トッドとトクヴィル

2004-04-20 mardi

エマニュエル・トッドの『帝国以後』を読む。
たいへん切れ味のよいアメリカ論である。
イラク戦争の膠着に徴候的に見られるアメリカの世界戦略の根本的な「ボタンのかけ違え」の構造がきちんと指摘されている。
私もおおすじでトッドと同意見である。
国際社会の急務は次のことばに集約される。

「アメリカの凋落というものをすべての国にとって最善のやり方で管理すること」

トッドはフランス人らしいエッジの効いた論法を用いるが、その一つは「真実の反対は真実にきわめて近い」という経験則である。
たとえばアメリカがあれほど自分のプレザンスを強調するのは、「アメリカの無用性」についてワシントンが基本的な不安を持っているからだという指摘はまことに正鵠を射ていると私も思う。

「1992年2月、クリントン政府の国務長官、マドレーン・オルブライトは、イラクへのミサイル発射を正当化しようとした際、アメリカ合衆国を不可欠な国として定義した。(…) アメリカ合衆国が不可欠であると公式に確言するというのは、地球にとってアメリカ合衆国が有用かということが問題になっているということである。」

「アメリカは世界にとって必要なのか?」という不安は建国以来のトラウマとしてアメリカに取り憑いている。
考えてみると、このアメリカ人の vulnerability(傷つきやすさ)についてはすでに170年前にアレクシス・トクヴィルが指摘していたことであった。
アメリカ人に向かっては決してアメリカの悪口を言ってはならない、とトクヴィルは警告している。

「アメリカ人は自国のすべての事件に関与しているから、アメリカの受ける批判はすべて弁護しなければならぬと信じている。

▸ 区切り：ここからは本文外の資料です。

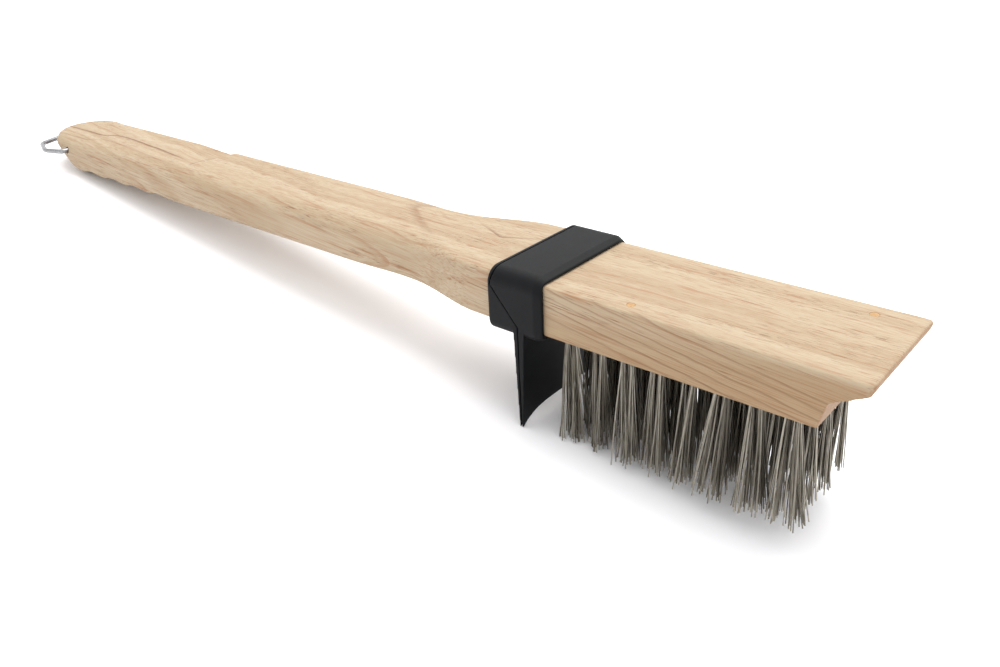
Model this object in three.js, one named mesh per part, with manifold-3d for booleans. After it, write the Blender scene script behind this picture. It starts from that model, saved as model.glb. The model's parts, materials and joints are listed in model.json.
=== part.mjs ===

攻撃されているのは国だけではなく、彼自身だからである。
 日常の交際において、アメリカ人のこの挑発的な愛国心ほどやっかいなものはない。異国人はアメリカのことを十分にほめるのに異存はあるまいが、いくらか批判させてもらいたい点もあろう。しかし、それは絶対にだめである。
 アメリカはまさに自由の国であるが、異国人がそこで誰も傷つけないようにするには、個人、国家についても、被支配者、支配者についても、公共の事業、私企業についても、結局おそらく気候と風土を除いて、出会うすべてのものについて自由に語ってはならない。」(『アメリカのデモクラシー』)

トクヴィルがアメリカを旅行していたのは、ちょうどアンドルー・ジャクソン大統領の時代であった。
この歴史上もっとも「アメリカ的な」大統領について青年は次のような人物批評を下している。

「ジャクソン大統領は、アメリカ人が統領として二度選んだ人物であるが、その性格は粗暴で、能力は中程度である。彼の全経歴に、自由な人民を治めるために必要な資質を証明するものは何もない。また、連邦の開明された階層の多数もつねに彼に反対であった。彼を大統領の地位につけ、いまなおその地位を維持させているものは何か。」

トクヴィルはそれを「二十年前、彼がニューオリンズの城壁の下でかちえた戦勝の思い出」であるとしている。
トクヴィルにいわせれば「きわめてふつうの戦闘」にすぎないこの局地的な戦功によってジャクソンは伝説化した。
それは、アメリカが地政学的に世界でもっとも安全な国であるがゆえに、戦争も、侵略も、征服も恐れる必要がなく、その結果アメリカ国民は「真の軍事的栄光」(もちろんここでトクヴィルが念頭に置いているのはナポレオンのことだ)というものを見たことがないからである。
だからこそ「きわめてふつう」の局地戦の指揮官を軍事的天才と見間違ってしまったのである。
「真実の反対は真実にきわめて近い」という経験則はこのフランス青年の推論の仕方にもあてはまりそうである。
なるほど。
今回のアメリカ大統領の予備選挙でも、候補者がどのような「軍歴」を有しているかがであるかが論議された。
はなやかな軍歴と統治者としての才能の間にはかならずや直接的な連関があるという信憑は、ジャクソン時代からずっとアメリカの有権者のうちに深く根づいているようである。
それにしてもわずか10ヶ月のアメリカ旅行(ボストンからメンフィス、デトロイトからニューオリンズまでの大半が騎馬での旅)での見聞から、この26歳の青年貴族は次のような結論をもって旅行記の筆を擱いたのである。

「今日、地球上に二大国民があり、出発点を異にしながら、同一の目的に向かっている。(…) その起点は異なり、とる途は違うが、それでも、おのおの、秘められた天意により、いつの日か、その手に世界の半分の運命を握るべく召されているかに見える。」

トクヴィルが「いつの日か、その手に世界の半分の運命を握る」であろうと予見したのは、アメリカ人とロシア人である。
おそるべき炯眼。
いま、150年後の国際関係についてこれほど適切な予測を立てることのできる知性が存在するだろうか?